Smith then patted some aftershave lotion on Stocker’s face.
“That makes him smell good so he can get in the house when he gets home,” quipped another customer awaiting his turn in the chair, Joe Miller Sr.
“You lived through it!” Smith joked as Stocker sat up with a freshly-shaven face.
Miller has been coming to Smitty’s for 20 years after his favorite barber in Batavia closed up shop after decades in the business.
“He’s quick at it, it’s reasonable and it’s a good price,” he said. “Darrell’s a real likable guy, he’s easy to talk to and he’s got some interesting posters on the walls.”

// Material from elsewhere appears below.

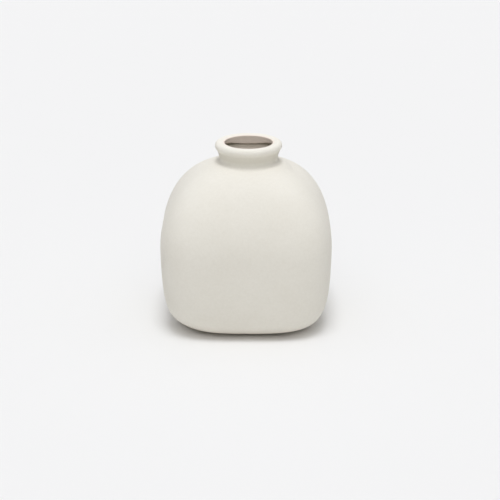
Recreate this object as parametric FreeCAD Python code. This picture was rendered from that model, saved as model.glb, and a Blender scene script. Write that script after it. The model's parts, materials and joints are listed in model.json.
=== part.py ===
import FreeCAD, Part
import math
import os

# Pillow vase in unglazed white stoneware, in millimetres.
# A squarish, softly swollen body stands on a low foot ring and closes to a short flared neck
# with a thick lip. The origin is the middle of the footprint, on the ground. +Z is up, +X is
# to the right of the front, and the front looks along -Y.

# Body: the pillow-shaped wall
body_width = 100.0
body_depth = 96.0
belly_height = 46.4       # from the underside of the base to the widest line
shoulder_height = 94.6    # from the underside of the base to where the shoulder would close
crown_radius = 9.0        # the ring on which it would close, if the neck didn't cut it off
base_width = 60.0         # flat underside, where the lower curve starts
base_depth = 60.0
wall = 4.0
floor_thickness = 5.0

# Character of the body's curves: a power of two gives an ellipse, and more gives a squarer curve
belly_power = 4.0
base_power = 2.1
seat_power = 2.0
lower_curve_power = 3.41
upper_curve_power = 1.98
squaring_share = 1.0      # of the way out from the crown, where the plan becomes fully square

# Foot ring: a low round coil of bare clay under the base
foot_height = 1.6
foot_breadth = 4.6
foot_margin = 1.0         # from the edge of the flat underside in to the ring
foot_edge_round = 0.6

# Neck collar: thrown by itself and luted on, a little to the right of the body's middle
neck_offset = 1.45
waist_radius = 17.0       # outside of the neck at its narrowest
collar_wall = 2.6
luting_round = 2.0        # hollow round of the smoothed clay between the neck and the shoulder
luting_turn = 62.0        # degrees that it turns outwards
luting_edge = 0.35        # upright edge where that clay ends on the shoulder
seat_slope = 27.5         # degrees that the lip's seat falls towards the mouth

# Rim coil: the thick lip of clay round the mouth, rounded outside and pared straight inside
rim_rise = 7.7            # from the waist to the middle of the lip's outer round
rim_radius = 17.05        # from the neck's axis to the middle of the lip's outer round
lip_round = 2.4
lip_dish = 9.0            # degrees that the lip's top falls towards the mouth
mouth_radius = 13.8
mouth_edge_round = 0.55

# Throat: where the neck opens into the body
throat_round = 3.0
throat_turn = 60.0        # degrees

# Inner glaze: the glassy lining that holds the water
glaze_thickness = 0.45

# One overrun serves all cuts, and the sampling of the outlines is in plain counts
cut_overrun = 1.0
outline_points = 32
lower_stations = 9
upper_stations = 9
search_halvings = 40

# Heights from the ground
base_z = foot_height
belly_z = base_z + belly_height
shoulder_z = base_z + shoulder_height
floor_z = base_z + floor_thickness

# The round foot ring follows the mean of the underside's width and depth
foot_radius = (base_width + base_depth) / 4.0 - foot_margin

# Radii at the neck
neck_foot = FreeCAD.Vector(neck_offset, 0, 0)
bore_radius = waist_radius - collar_wall
luting_radius = waist_radius + luting_round * (1.0 - math.cos(math.radians(luting_turn)))


def squircle(half_width, half_depth, power, shift, height):
    """Level closed outline that runs from an ellipse, at a power of two, towards a rectangle."""
    points = []
    for step in range(outline_points):
        angle = math.pi * (0.5 + 2.0 * step / outline_points)
        across = (abs(math.cos(angle)) / half_width) ** power
        along = (abs(math.sin(angle)) / half_depth) ** power
        reach = (across + along) ** (-1.0 / power)
        points.append(FreeCAD.Vector(shift + reach * math.cos(angle), reach * math.sin(angle), height))
    curve = Part.BSplineCurve()
    marks = [step / outline_points for step in range(outline_points + 1)]
    curve.interpolate(Points=points, PeriodicFlag=True, Parameters=marks)
    return Part.Wire([curve.toShape()])


def eased(power, nearness):
    """A curve's power, eased to a plain ellipse near the belly, where the two curves meet."""
    return 2.0 + (power - 2.0) * (1.0 - nearness ** 4)


def lower_station(turn):
    """Outline sizes of the body's outside from the base, at no turn, to the belly, at a quarter."""
    exponent = 2.0 / eased(lower_curve_power, turn / (math.pi / 2.0))
    spread = math.sin(turn) ** exponent
    half_width = base_width / 2.0 + (body_width - base_width) / 2.0 * spread
    half_depth = base_depth / 2.0 + (body_depth - base_depth) / 2.0 * spread
    power = base_power + (belly_power - base_power) * spread
    height = belly_z - belly_height * abs(math.cos(turn)) ** exponent
    return half_width, half_depth, power, 0.0, height


def upper_station(turn):
    """Outline sizes of the body's outside from the belly, at no turn, to the crown, at a quarter."""
    exponent = 2.0 / eased(upper_curve_power, 1.0 - turn / (math.pi / 2.0))
    spread = abs(math.cos(turn)) ** exponent
    half_width = crown_radius + (body_width / 2.0 - crown_radius) * spread
    half_depth = crown_radius + (body_depth / 2.0 - crown_radius) * spread
    squared = min(1.0, spread / squaring_share)
    power = seat_power + (belly_power - seat_power) * squared ** 2 * (3.0 - 2.0 * squared)
    height = belly_z + (shoulder_z - belly_z) * math.sin(turn) ** exponent
    return half_width, half_depth, power, neck_offset * (1.0 - spread), height


def shoulder_at(radius):
    """Height of the shoulder at a distance in front of the neck's axis, found by halving a turn."""
    low_turn = 0.0
    high_turn = math.pi / 2.0
    for halving in range(search_halvings):
        turn = (low_turn + high_turn) / 2.0
        if upper_station(turn)[1] > radius:
            low_turn = turn
        else:
            high_turn = turn
    return upper_station(turn)[4]


def inset_outline(station, turn, inset):
    """Outline of the body at a station, moved inwards and square to the wall by the inset."""
    half_width, half_depth, power, shift, height = station(turn)
    nudge = math.pi / 1000.0
    before = station(max(0.0, turn - nudge))
    after = station(min(math.pi / 2.0, turn + nudge))
    outwards = (after[0] + after[1] - before[0] - before[1]) / 2.0
    upwards = after[4] - before[4]
    slope_length = math.hypot(outwards, upwards)
    draw_in = inset * upwards / slope_length
    lift = inset * outwards / slope_length
    return squircle(half_width - draw_in, half_depth - draw_in, power, shift, height + lift)


def pillow(inset):
    """Solid of the body's outer form, or of that form moved inwards by the inset."""
    outlines = []
    for step in range(lower_stations):
        outlines.append(inset_outline(lower_station, math.pi / 2.0 * step / lower_stations, inset))
    for step in range(upper_stations + 1):
        outlines.append(inset_outline(upper_station, math.pi / 2.0 * step / upper_stations, inset))
    return Part.makeLoft(outlines, True, False)


# Heights at the neck, from where its luted foot meets the shoulder
seat_z = shoulder_at(luting_radius)
waist_z = seat_z + luting_edge + luting_round * math.sin(math.radians(luting_turn))
rim_z = waist_z + rim_rise

# The outside of the neck flares up from the waist in one arc, tangent to the lip's outer round
waist_reach = waist_radius - rim_radius
flare_round = (rim_rise ** 2 + waist_reach ** 2 - lip_round ** 2) / (2.0 * (lip_round - waist_reach))


def beside_axis(radius, height):
    """Point of a neck profile at a radius from the neck's axis."""
    return FreeCAD.Vector(neck_offset + radius, 0, height)


# Middles of the lip's outer round and of the neck's flare, and the way from one to the other
lip_middle = beside_axis(rim_radius, rim_z)
flare_middle = beside_axis(waist_radius + flare_round, waist_z)
joint_angle = math.atan2(flare_middle.z - lip_middle.z, flare_middle.x - lip_middle.x)


def arc_points(middle, radius, first_angle, last_angle):
    """Start, middle and end of an arc in the XZ plane, with angles in radians up from +X."""
    angles = (first_angle, (first_angle + last_angle) / 2.0, last_angle)
    return [middle + FreeCAD.Vector(math.cos(angle), 0, math.sin(angle)) * radius for angle in angles]


def turned(stretches, middle):
    """Solid of revolution about a level middle point. A stretch is one point, or three of an arc."""
    edges = []
    for stretch, following in zip(stretches, stretches[1:] + stretches[:1]):
        if len(stretch) == 3:
            edges.append(Part.Arc(*stretch).toShape())
        if not stretch[-1].isEqual(following[0], Part.Precision.confusion()):
            edges.append(Part.makeLine(stretch[-1], following[0]))
    profile = Part.Face(Part.Wire(edges))
    return profile.revolve(middle, FreeCAD.Vector(0, 0, 1), 360)


def bore(inset, top):
    """Plug that fills the neck's bore and its rounded opening into the body, up to a height."""
    radius = bore_radius - inset
    round_middle = beside_axis(bore_radius + throat_round, seat_z - wall)
    round_middle.z += throat_round * math.sin(math.radians(throat_turn))
    opening = arc_points(round_middle, throat_round + inset, math.pi, math.pi + math.radians(throat_turn))
    tail = FreeCAD.Vector(math.tan(math.radians(throat_turn)), 0, -1) * cut_overrun
    low_end = opening[-1] + tail
    low_middle = FreeCAD.Vector(neck_offset, 0, low_end.z)
    outline = [[beside_axis(0, top)], [beside_axis(radius, top)], opening, [low_end], [low_middle]]
    return turned(outline, neck_foot)


def hollow(inset, top):
    """Space inside the wall, or inside that space's lining, with a flat floor and the bore."""
    room = pillow(wall + inset)
    below_floor = Part.makeBox(body_width, body_depth, floor_z + inset)
    below_floor.translate(FreeCAD.Vector(-body_width / 2.0, -body_depth / 2.0, 0))
    return room.cut(below_floor).fuse(bore(inset, top))


def make_base_slab():
    """Round floor of the vase, whose joint with the wall lies over the middle of the foot ring."""
    radius = foot_radius - foot_breadth / 2.0
    return Part.makeCylinder(radius, floor_thickness, FreeCAD.Vector(0, 0, base_z))


def make_body_wall(outer_form, base_slab):
    """Even pillow-shaped wall, open at the floor and at the neck."""
    space = hollow(0.0, shoulder_z + cut_overrun)
    return outer_form.cut(space).cut(base_slab)


def make_foot_ring():
    """Low ring that the vase stands on, with its two lower edges rubbed round."""
    inner_radius = foot_radius - foot_breadth
    outer_middle = FreeCAD.Vector(foot_radius - foot_edge_round, 0, foot_edge_round)
    inner_middle = FreeCAD.Vector(inner_radius + foot_edge_round, 0, foot_edge_round)
    outer_edge = arc_points(outer_middle, foot_edge_round, 0.0, -math.pi / 2.0)
    inner_edge = arc_points(inner_middle, foot_edge_round, -math.pi / 2.0, -math.pi)
    top = [[FreeCAD.Vector(inner_radius, 0, base_z)], [FreeCAD.Vector(foot_radius, 0, base_z)]]
    return turned([outer_edge, inner_edge] + top, FreeCAD.Vector(0, 0, 0))


def lip_seat():
    """Outer and inner end of the straight, sloping joint between the neck and the lip."""
    outer_end = lip_middle + (flare_middle - lip_middle).normalize() * lip_round
    slope = math.radians(seat_slope)
    inwards = FreeCAD.Vector(-math.cos(slope), 0, -math.sin(slope))
    from_flare = outer_end - flare_middle
    across = from_flare.dot(inwards)
    inner_round = flare_round + collar_wall
    length = math.sqrt(across ** 2 + inner_round ** 2 - from_flare.Length ** 2) - across
    return outer_end, outer_end + inwards * length


def make_neck_collar(outer_form):
    """Flared tube that is luted to the shoulder and carries the lip on a sloping seat."""
    inner_end = lip_seat()[1]
    luting_middle = beside_axis(waist_radius + luting_round, waist_z)
    inner_round = flare_round + collar_wall
    inner_rise = math.asin((inner_end.z - waist_z) / inner_round)
    inside = arc_points(flare_middle, inner_round, math.pi, math.pi - inner_rise)
    outside = arc_points(flare_middle, flare_round, math.pi + joint_angle, math.pi)
    luting = arc_points(luting_middle, luting_round, math.pi, math.pi + math.radians(luting_turn))
    below_seat = seat_z - cut_overrun
    foot = [[beside_axis(luting_radius, below_seat)], [beside_axis(bore_radius, below_seat)]]
    return turned([inside, outside, luting] + foot, neck_foot).cut(outer_form)


def make_rim_coil():
    """Thick lip with a rounded outside, a dished top and a straight mouth that overhangs the neck."""
    inner_end = lip_seat()[1]
    dish = math.radians(lip_dish)
    dish_angle = math.pi / 2.0 + dish
    outside = arc_points(lip_middle, lip_round, joint_angle, dish_angle)
    spare_round = lip_round - mouth_edge_round
    edge_radius = mouth_radius + mouth_edge_round
    run = (rim_radius - spare_round * math.sin(dish) - edge_radius) / math.cos(dish)
    edge_height = rim_z + spare_round * math.cos(dish) - run * math.sin(dish)
    upper_middle = beside_axis(edge_radius, edge_height)
    lower_middle = beside_axis(edge_radius, inner_end.z + mouth_edge_round)
    upper_edge = arc_points(upper_middle, mouth_edge_round, dish_angle, math.pi)
    lower_edge = arc_points(lower_middle, mouth_edge_round, math.pi, math.pi * 1.5)
    return turned([outside, upper_edge, lower_edge, [inner_end]], neck_foot)


def make_inner_glaze():
    """Glassy lining of the floor, the walls, the shoulder and the neck up to its waist."""
    return hollow(0.0, waist_z).cut(hollow(glaze_thickness, waist_z + cut_overrun))


outer_pillow = pillow(0.0)
base_slab = make_base_slab()
pieces = {
    "body_wall": make_body_wall(outer_pillow, base_slab),
    "base_slab": base_slab,
    "foot_ring": make_foot_ring(),
    "neck_collar": make_neck_collar(outer_pillow),
    "rim_coil": make_rim_coil(),
    "inner_glaze": make_inner_glaze(),
}

os.makedirs("parts", exist_ok=True)
for name, shape in pieces.items():
    shape.exportStep("parts/" + name + ".step")
    print(name, shape.ShapeType, shape.isValid(), len(shape.Solids), "solids", round(shape.Volume), "mm3")
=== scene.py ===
# %% [markdown]
# # A pillow vase in matte white stoneware
# This vase is six pieces of clay and glass: a squarish hollow body, a round floor, a foot ring,
# a flared neck, a thick lip and a thin glassy lining. The lesson dresses each of them on top
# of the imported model. That model fixes where every piece is and how large it is, so the first
# step loads it and keeps its box for a comparison at the end.

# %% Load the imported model
import json
import math
from collections import namedtuple

import bmesh
import bpy
import numpy as np
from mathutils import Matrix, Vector, noise

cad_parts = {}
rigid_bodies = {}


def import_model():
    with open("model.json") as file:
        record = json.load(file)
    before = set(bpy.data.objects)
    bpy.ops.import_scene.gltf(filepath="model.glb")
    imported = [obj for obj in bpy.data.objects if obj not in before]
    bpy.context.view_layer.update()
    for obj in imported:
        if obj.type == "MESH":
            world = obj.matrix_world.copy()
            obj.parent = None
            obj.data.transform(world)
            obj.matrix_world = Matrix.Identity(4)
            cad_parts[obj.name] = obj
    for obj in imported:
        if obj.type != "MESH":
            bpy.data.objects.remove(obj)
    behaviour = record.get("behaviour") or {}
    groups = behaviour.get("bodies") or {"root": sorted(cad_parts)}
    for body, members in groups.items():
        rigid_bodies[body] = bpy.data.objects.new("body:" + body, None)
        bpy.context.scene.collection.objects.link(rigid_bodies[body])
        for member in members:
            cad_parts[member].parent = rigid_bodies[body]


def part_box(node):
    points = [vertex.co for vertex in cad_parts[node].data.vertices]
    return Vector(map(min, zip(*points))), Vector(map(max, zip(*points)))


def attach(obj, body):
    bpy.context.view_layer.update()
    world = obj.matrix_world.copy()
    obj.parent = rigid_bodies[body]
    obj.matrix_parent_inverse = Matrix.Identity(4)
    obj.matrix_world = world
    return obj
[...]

Customers gather in the one-room shop to “gab and gossip” about what’s happening around town and in the world, he said.
Normally, Miller uses an electric razor at home to shave, but once in a while he’ll head over to Smitty’s for the smoothest shave in town.
“Darrell’s the only person I would trust to do it,” he said.
Besides being open Tuesdays through Saturdays, Smith also makes house calls, as well as trips to Ridgewood Nursing & Rehab Center once a month for the past 30 years.